Opening up a new credit card account may lower down the average age of your all accounts. If you have multiple accounts and you have a long history then one new credit card application will have a minute impact. But on the other hand, if you only have a limited number of accounts then a new credit card will significantly lower down the average credit age of your accounts.

2.     Enhanced Credit Usage

A new credit card may take a significant toll on your credit score if you make a large purchase or you opt a balance transfer credit card and transfer high interest debt to that card so that you have increased credit utilization. The credit limit amount that you utilize is weighted heavily. Credit usage is assessed both per card as well as overall.

If you charge a balance that takes up a lot of your credit limit, then your credit score will definitely affect negatively. Reason being, 30 percent of your credit rating considers how much of your available credit limit is being utilized. So, the more of your new credit limit you are utilizing, the more your credit score will take a hit.

3.      Hard Credit Inquiry

Well, a hard inquiry is something that is placed on your credit report when you apply for a new card even if your credit card application is not approved and even if you later decide not to accept that particular credit card. A hard inquiry showcase that a business has already gone through your credit report in order to review your credit for a new credit card application.

Several hard credit inquiries in a short span of time leave a negative impact on your credit score since they provide an impression that you are trying to borrow in a very small period of time or you might be credit hungry.

Hard credit inquiries make up ten percent of your credit rating. On the basis of other information in your credit report, an extra inquiry might cost some credit rating points.

Some Good Effects of Opening a New Credit Card

There are not only negative effects of opening a new credit card on your credit score but also there are some positive effects apart from saving money on using it as everything has its two sides good or bad.

So now, we will talk about the positive part of it.

If you don’t use your credit card for making any purchases including the new one, your overall credit utilization will lower down and your credit score could improve significantly.
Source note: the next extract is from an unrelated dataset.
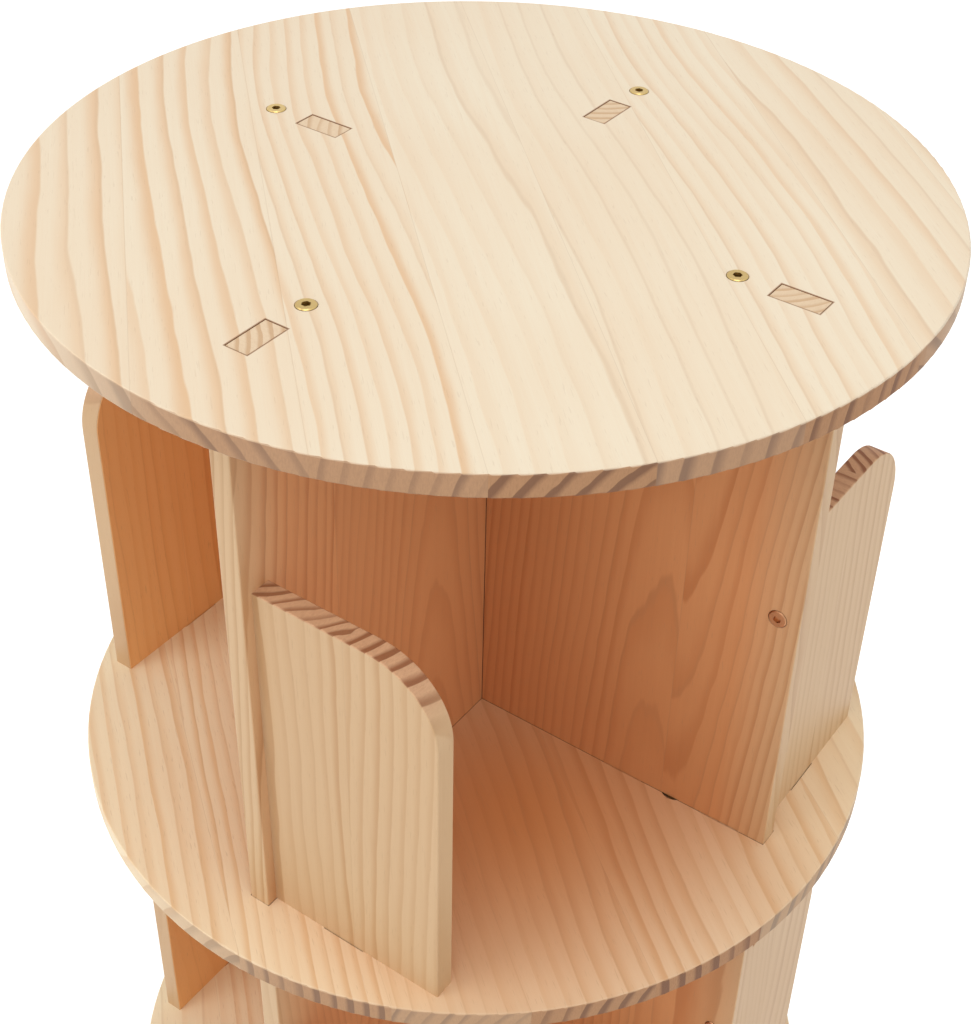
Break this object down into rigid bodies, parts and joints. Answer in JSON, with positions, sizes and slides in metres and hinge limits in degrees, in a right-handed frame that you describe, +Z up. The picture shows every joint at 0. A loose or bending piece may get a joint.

However, you can also improve your credit score by raising the types of credit on your account specifically if you do not carry a credit card. Having a diversified credit depicts that you can handle different types of loan altogether in a positive manner and it shows ten percent of your credit rating.

The Bottom Line

Make sure you make a purchase against your credit card what you can afford to pay on your card without taking financial planning stress. In addition to this, do not forget to make your credit card monthly payments on time. This will certainly help you to maintain a good credit score. Plus, you should always open up a new credit card on a requirement basis. If you really have its requirement then only you should open a new credit card and use it wisely to boost your credit score.